Queries as to the details of the patent in question were evaded [ http:/www.itwire.com/opinion-and-analysis/open-sauce/43600-red-hat-evades-query-about-acacia-patent-deal ]. JBoss developers need to know - simply because it is released under the LGPL a licence that prohibits one party from licensing a patent unless the same rights apply to all developers of the software.
How can these developers have any peace of mind as they continue to code? How will they know if they will one day find a patent troll on their heels, claiming that they have violated that same patent?
More recently, Red Hat released the source to the 2.6.32 kernel as a single tarball. This was noticed [ http:/raphaelhertzog.com/2011/02/17/people-behind-debian-maximilian-attems-member-of-the-kernel-team/ ] by a member of the Debian kernel team, Maximilian Attems, who put it this way:
"The only real big bastard on the cool 2.6.32 'sync' is Red Hat. Red Hat Enterprise 6.0 is shipping the linux-2.6 2.6.32 in obfuscated form. They released their linux-2.6 as one big tarball clashing with the spirit of the GPL.
"One can only mildly guess from the changelog which patches get applied. This is in sharp contrast to any previous Red Hat release and has not yet generated the sharp and snide comments in press it deserves. Red Hat should really step back and not make such stupid management moves. Next to them even the semi-maintained Oracle 'Unbreakable' 2.6.32 branch looks better: It is git fetchable."
The Linux Weekly News pointed [ http:/lwn.net/Articles/430098/ ] to this aspect of the Attems interview and it did draw a huge number of comments from its technical audience.
As LWN editor Jonathan Corbet put it: "One of the key points behind the RPM and Debian package formats is that source is shipped in its upstream form, with patches shipped separately and applied at build time. Red Hat has always followed this convention; the failure to do so with the RHEL 6 kernel is a new and discouraging change of behavior.
"Distribution in this form should satisfy the GPL, but it makes life hard for anybody else wanting to see what has been done with this kernel. Hopefully it is simply a mistake which will be corrected soon."
There has been speculation that one reason for the change is to make things difficult for Oracle to find out what patches Red Hat has applied to the kernel which it ships with its enterprise distribution.

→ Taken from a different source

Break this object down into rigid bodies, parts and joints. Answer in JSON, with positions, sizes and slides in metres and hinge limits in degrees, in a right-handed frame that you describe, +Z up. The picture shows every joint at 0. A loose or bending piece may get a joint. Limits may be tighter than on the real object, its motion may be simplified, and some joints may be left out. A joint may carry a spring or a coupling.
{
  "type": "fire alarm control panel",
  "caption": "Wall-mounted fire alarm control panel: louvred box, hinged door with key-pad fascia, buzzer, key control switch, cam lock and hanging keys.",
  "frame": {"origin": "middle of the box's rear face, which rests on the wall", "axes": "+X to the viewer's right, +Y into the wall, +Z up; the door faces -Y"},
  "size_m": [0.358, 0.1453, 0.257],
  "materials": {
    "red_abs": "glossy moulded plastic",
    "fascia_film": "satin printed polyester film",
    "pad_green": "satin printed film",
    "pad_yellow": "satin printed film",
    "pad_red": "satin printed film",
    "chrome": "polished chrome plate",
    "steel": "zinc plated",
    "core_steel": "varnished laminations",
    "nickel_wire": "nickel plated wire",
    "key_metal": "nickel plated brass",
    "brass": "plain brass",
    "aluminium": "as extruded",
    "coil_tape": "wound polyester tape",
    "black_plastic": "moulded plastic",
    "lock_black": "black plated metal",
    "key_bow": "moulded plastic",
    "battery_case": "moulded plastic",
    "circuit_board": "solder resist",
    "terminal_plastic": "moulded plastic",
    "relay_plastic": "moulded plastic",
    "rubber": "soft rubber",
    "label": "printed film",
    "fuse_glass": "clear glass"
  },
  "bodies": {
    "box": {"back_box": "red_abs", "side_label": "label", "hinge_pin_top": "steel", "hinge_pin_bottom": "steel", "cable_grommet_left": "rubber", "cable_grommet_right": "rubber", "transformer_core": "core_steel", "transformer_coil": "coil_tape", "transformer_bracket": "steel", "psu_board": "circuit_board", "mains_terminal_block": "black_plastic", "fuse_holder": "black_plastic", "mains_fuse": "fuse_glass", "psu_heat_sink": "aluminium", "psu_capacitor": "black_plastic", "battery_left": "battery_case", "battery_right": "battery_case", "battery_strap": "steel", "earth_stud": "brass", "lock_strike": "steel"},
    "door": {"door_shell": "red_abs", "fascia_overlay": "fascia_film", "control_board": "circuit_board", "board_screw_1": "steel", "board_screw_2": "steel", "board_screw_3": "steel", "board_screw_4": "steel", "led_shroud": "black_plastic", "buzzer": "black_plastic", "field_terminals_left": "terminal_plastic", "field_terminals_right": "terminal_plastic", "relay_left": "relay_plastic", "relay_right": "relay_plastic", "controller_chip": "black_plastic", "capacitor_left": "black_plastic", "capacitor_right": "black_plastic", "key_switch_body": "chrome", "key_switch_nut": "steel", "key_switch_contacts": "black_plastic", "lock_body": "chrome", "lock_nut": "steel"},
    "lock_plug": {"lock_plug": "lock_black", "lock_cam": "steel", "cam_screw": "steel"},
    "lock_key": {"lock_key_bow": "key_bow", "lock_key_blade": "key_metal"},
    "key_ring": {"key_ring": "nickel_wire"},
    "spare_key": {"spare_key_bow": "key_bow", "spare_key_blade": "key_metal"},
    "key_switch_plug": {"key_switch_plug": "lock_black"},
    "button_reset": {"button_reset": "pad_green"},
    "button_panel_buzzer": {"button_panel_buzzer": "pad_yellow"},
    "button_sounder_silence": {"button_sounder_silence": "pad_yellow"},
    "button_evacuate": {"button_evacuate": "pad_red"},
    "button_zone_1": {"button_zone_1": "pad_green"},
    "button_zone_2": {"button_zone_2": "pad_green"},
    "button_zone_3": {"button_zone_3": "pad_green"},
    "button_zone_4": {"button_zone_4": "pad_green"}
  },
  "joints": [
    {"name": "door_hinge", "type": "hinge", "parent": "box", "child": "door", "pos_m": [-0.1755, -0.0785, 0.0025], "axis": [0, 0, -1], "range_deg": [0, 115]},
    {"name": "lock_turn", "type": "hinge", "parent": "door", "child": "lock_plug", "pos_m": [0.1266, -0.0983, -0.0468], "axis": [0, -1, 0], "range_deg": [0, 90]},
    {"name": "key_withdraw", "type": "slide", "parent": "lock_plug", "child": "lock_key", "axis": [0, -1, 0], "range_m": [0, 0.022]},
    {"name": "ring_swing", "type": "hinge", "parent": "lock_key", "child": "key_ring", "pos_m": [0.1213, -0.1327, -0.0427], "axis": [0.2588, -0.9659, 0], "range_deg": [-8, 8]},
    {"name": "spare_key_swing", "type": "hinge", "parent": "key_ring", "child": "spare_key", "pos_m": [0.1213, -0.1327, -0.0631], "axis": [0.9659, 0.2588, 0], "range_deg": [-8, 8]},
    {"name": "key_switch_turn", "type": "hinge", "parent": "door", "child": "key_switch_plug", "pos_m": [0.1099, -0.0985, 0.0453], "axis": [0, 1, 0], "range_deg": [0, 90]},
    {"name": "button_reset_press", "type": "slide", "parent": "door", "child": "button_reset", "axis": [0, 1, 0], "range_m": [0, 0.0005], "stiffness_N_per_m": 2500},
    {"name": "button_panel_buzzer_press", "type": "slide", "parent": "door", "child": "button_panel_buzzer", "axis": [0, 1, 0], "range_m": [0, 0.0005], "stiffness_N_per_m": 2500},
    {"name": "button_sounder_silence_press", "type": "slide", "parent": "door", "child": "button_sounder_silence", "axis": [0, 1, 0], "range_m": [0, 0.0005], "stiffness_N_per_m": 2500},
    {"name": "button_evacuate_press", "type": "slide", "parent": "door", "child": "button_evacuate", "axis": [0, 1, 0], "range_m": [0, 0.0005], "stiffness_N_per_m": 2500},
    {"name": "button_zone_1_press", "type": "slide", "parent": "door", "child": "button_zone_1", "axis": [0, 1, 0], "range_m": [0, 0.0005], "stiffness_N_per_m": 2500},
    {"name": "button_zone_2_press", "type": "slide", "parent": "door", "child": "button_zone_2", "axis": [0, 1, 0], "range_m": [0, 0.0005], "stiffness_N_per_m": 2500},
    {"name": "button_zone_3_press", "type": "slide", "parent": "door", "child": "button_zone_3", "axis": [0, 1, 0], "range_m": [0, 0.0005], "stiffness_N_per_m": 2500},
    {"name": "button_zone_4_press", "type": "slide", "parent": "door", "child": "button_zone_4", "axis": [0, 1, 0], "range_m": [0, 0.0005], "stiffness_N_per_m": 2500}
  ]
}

One more thing that has happened recently is that Red Hat is now attaching additional conditions [ https:/access.redhat.com/site/help/terms_conditions.html ] to the redistribution of its offerings
As with all things in FOSS, I reasoned that the best solution was to go to the source.
A couple of days back, I sent a query to Red Hat. Pretty simple stuff: "Red Hat has always followed the convention - as other distributions do -of shipping the upstream kernel source and patches separately. From 2.6.32 that has changed and the whole thing is being supplied as one huge tarball. Why has this change been made?
"Secondly, the fact that Red Hat is now placing restrictions on redistribution of GPL-ed sources appears to violate the licence under which the kernel is distributed. The GPL says 'You may not impose any further restrictions on the exercise of the rights granted or affirmed under this License.' By telling customers that they will lose their support if they do redistribute the source, Red Hat is imposing additional restrictions and thus violating the GPL. Your comment on this would be appreciated."
We'll have to wait until next week to find out. The response I got was: "Red Hat will be issuing a response early next week - probably Tuesday or Wednesday - in the form of a blog."
GPL violations are not only judged by the letter of the licence - they are also judged by the spirit of the GPL. When Novell signed its infamous patent-licensing deal with Microsoft back in 2006, it did nothing wrong by the letter of the GPL. But it was certainly judged to have violated the spirit of that licence.
Attems' interview was published on February 17. LWN raised the issue on February 28. By the time Red Hat responds, it will be nearly three weeks since the deed was known. Complicated kernel bugs have been fixed in less than half that time.
Indeed, the company that champions open source appears to have adopted the worst habits of the proprietary mob.